In Patagonia, a licensed local guide must accompany a group.
Wherever it is, there’s legal requirements that should be met and respected; if not then I don’t feel that a photographer should be running workshops.
How important is having a good website?
It’s not essential, as many professional photographers make a living just from social media. For me, my website is important for properly displaying my work as well as the workshops I offer.
I think it’s quite important with what I do.
What advice would you give to yourself if you could turn back time?
Not much really.
I’m grateful for the journey I’m on and anything that’s happened in the past has only allowed me to learn and grow.
I’d probably say don’t waste money on filters and too much gear. All I use now is a camera and two lenses. That’s it.
What message do you wish to send with your imagery? How do you make sure your images convey this properly?
Reverence and awe for nature.
I’m at the point where I’m quite selective about what I shoot and the images I publish, so a lot of planning and time outdoors goes into the work I create.
If I’m not moved by a moment, then I won’t take any photos. I just have to keep putting myself in situations that move and inspire me, and this will naturally be conveyed through my work.
If you could only take one more picture, what do you think it would be of? How would you begin to make that decision?
I spend a lot of my time going over topographical maps of areas I think will be amazing to explore, mostly in New Zealand.
For many of these wilderness areas, there’s no existing imagery. In many cases, little to no humans have even set foot there.
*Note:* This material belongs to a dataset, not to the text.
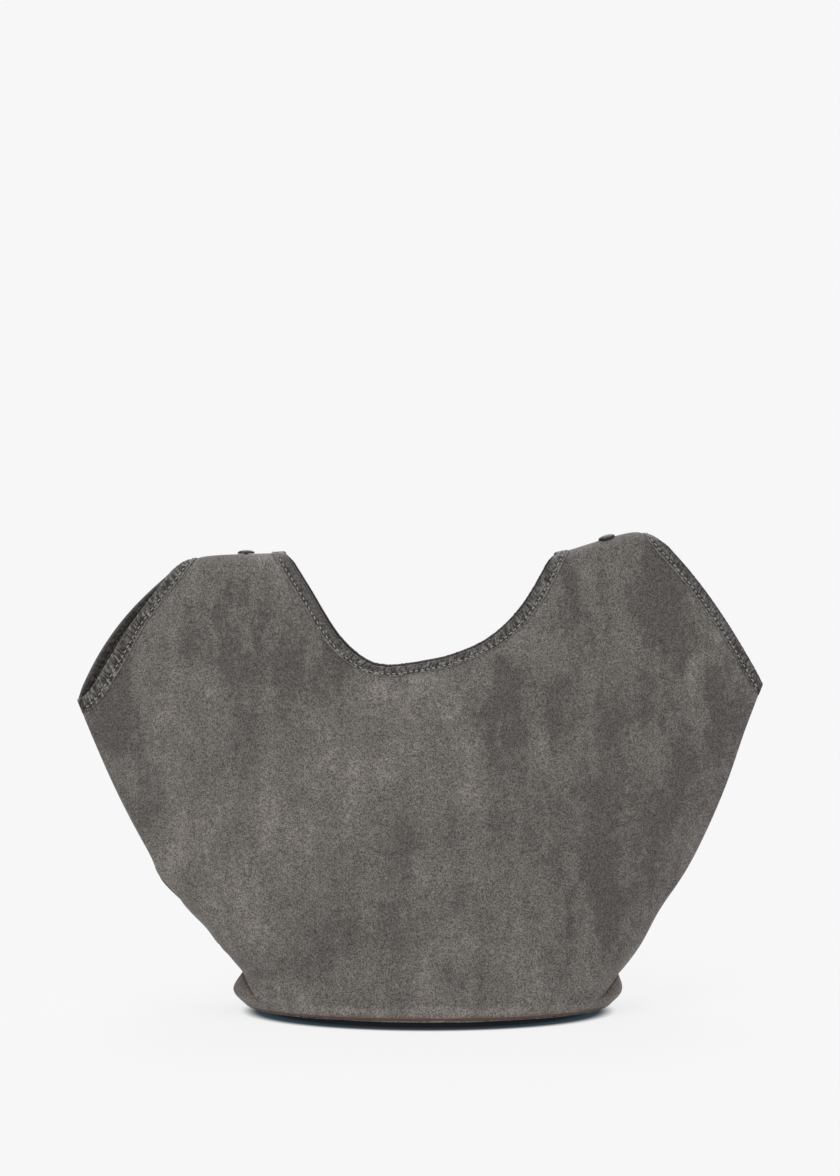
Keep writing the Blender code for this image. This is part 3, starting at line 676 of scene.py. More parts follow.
def make_panel(shape, look, name, front, material):
    """A suede panel, tucked in along its seams, with raw edges that its bindings cover."""
    facing = -1 if front else 1
    outer, inner, edge, shoulders = panel_points(shape, look, front)
    rows, columns = outer.shape[:2]
    points, backs = [outer.reshape(-1, 3)], [inner.reshape(-1, 3)]
    numbers = np.arange(rows * columns).reshape(rows, columns)
    faces = [cells(numbers)]

    def add(lines, inner_lines, first, flip, chosen=slice(None)):
        """Joins more lines of places to a line that is already there."""
        start = sum(len(held) for held in points)
        fresh = start + np.arange(lines.shape[0] * lines.shape[1]).reshape(lines.shape[:2])
        points.append(lines.reshape(-1, 3))
        backs.append(inner_lines.reshape(-1, 3))
        index = np.vstack([first[None], fresh])
        columns = np.arange(index.shape[1])[chosen]
        for run in np.split(columns, np.where(np.diff(columns) > 1)[0] + 1):
            strip = index[:, run]
            faces.append(cells(strip[:, ::-1] if flip else strip))

    for column, side in ((0, shape.left), (-1, shape.right)):
        turn = np.array((-side.sign, 0, 0))
        lips, hidden = tucks(outer[:, column], inner[:, column], turn, shape.gap, facing)
        add(lips, hidden, numbers[:, column], side is shape.left)
    lips, hidden = tucks(outer[-1], inner[-1], np.array((0, 0, -1)), shape.gap, facing)
    beside = shoulders | np.roll(shoulders, 1) | np.roll(shoulders, -1)
    add(lips, hidden, numbers[-1], False, beside)
    edge = np.nan_to_num(edge)
    rim = np.where(shoulders[:, None], outer[-1], shape.surface(edge[:, 0], edge[:, 1], front))
    rim_out = shape.outward(edge[:, 0], edge[:, 1], front)
    crest = np.abs(rim[:, 1]) < shape.gap
    rim_out[crest, 1] = 0
    rim_out = unit(rim_out)
    low_out = unit(outer[-1] - inner[-1])
    band, under = [], []
    for step in range(1, BAND_CELLS + 1):
        part = step / BAND_CELLS
        place = outer[-1] * (1 - part) + rim * part
        band.append(place)
        under.append(place - unit(low_out * (1 - part) + rim_out * part) * shape.sizes.suede)
    under = np.array(under)
    under[..., 1] = facing * np.maximum(facing * under[..., 1], shape.gap / 2)
    add(np.array(band), under, numbers[-1], False, ~shoulders)
    quads = np.vstack(faces)[:, :: 1 if front else -1]
    points, quads = closed_shell(np.vstack(points), np.vstack(backs), quads)
    # The relief attribute carries the painted shade along the feet's folds.
    return add_piece(name, points, quads, material, "suede", relief=fold_shade_marks(shape, points))


def place_object(name, data):
    """A new object of the scene."""
    held = bpy.data.objects.new(name, data)
    bpy.context.scene.collection.objects.link(held)
    return held


def add_piece(name, points, faces, material, slot, sharp=SHARP_ANGLE, relief=None):
    """A closed mesh in the tote's frame that rides with the tote."""
    mesh = bpy.data.meshes.new(name)
    mesh.from_pydata(np.asarray(points).tolist(), [], [list(face) for face in faces])
    # The relief attribute carries marks for painted shade and highlights.
    if relief is not None:
        held = mesh.attributes.new("relief", "FLOAT", "POINT")
        held.data.foreach_set("value", np.asarray(relief, np.float32).ravel())
    work = bmesh.new()
    work.from_mesh(mesh)
    loose = [v for v in work.verts if not v.link_faces]
    bmesh.ops.delete(work, geom=loose, context="VERTS")
    bmesh.ops.recalc_face_normals(work, faces=work.faces)
    work.to_mesh(mesh)
    work.free()
    mesh.shade_smooth()
    mesh.set_sharp_from_angle(angle=math.radians(sharp))
    mesh.materials.append(material)
    piece = place_object(name, mesh)
    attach(piece, "root")
    return piece


# Folded bindings and their thread.
LEFT_OPENING, NECK, RIGHT_OPENING = range(3)
BINDING_STEP = 0.45 * MM
LEATHER_ROUND = 0.5 * MM
LEG_STEPS, NOSE_STEPS, HIDDEN_STEPS, CORNER_STEPS = 20, 10, 6, 3
GROOVE_DEPTH, GROOVE_WIDTH = 0.30 * MM, 1.0 * MM
HOLE_DEPTH, HOLE_WIDTH = 0.22 * MM, 0.35 * MM
PUCKER_WIDTH = 3.4 * MM
PUCKER_SLANT = 0.35
# Least spread of the puckers, its gain with liveliness, and the liveliness where that begins.
SPREAD_LEAST, SPREAD_GAIN, SPREAD_FROM = 0.8, 0.8, 0.6
SWAY_SIZE, PHASE_SWAY = 11 * MM, 1.4
PUCKER_SHARE, PUCKER_SWAY = 0.65, 0.5
CRUMPLE_SIZE, FINE_CRUMPLE_SIZE = 1.9 * MM, 1.1 * MM
CRUMPLE_SHARE, FINE_CRUMPLE_SHARE = 0.7, 0.3
CRUMPLE_GAIN = 1.5
CRUMPLE_LENGTH_SHARE = 0.55
PUCKER_GAIN = 0.55
PUCKERS_A_STITCH = 2
NECK_LIVELINESS = 0.50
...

This inspires and motivates me greatly - the pursuit of the unknown and seeing something for the first time without being influenced by someone else’s ideas.
The planning, scouting, hiking and then reacting to the light are all a part of the creative process, before even picking up the camera.
At the moment I have several areas in mind that I’m waiting to shoot. One of which is a series of towering waterfalls that plunge into the sea. I have scouted this area already so I’m eager to return and try do the place justice.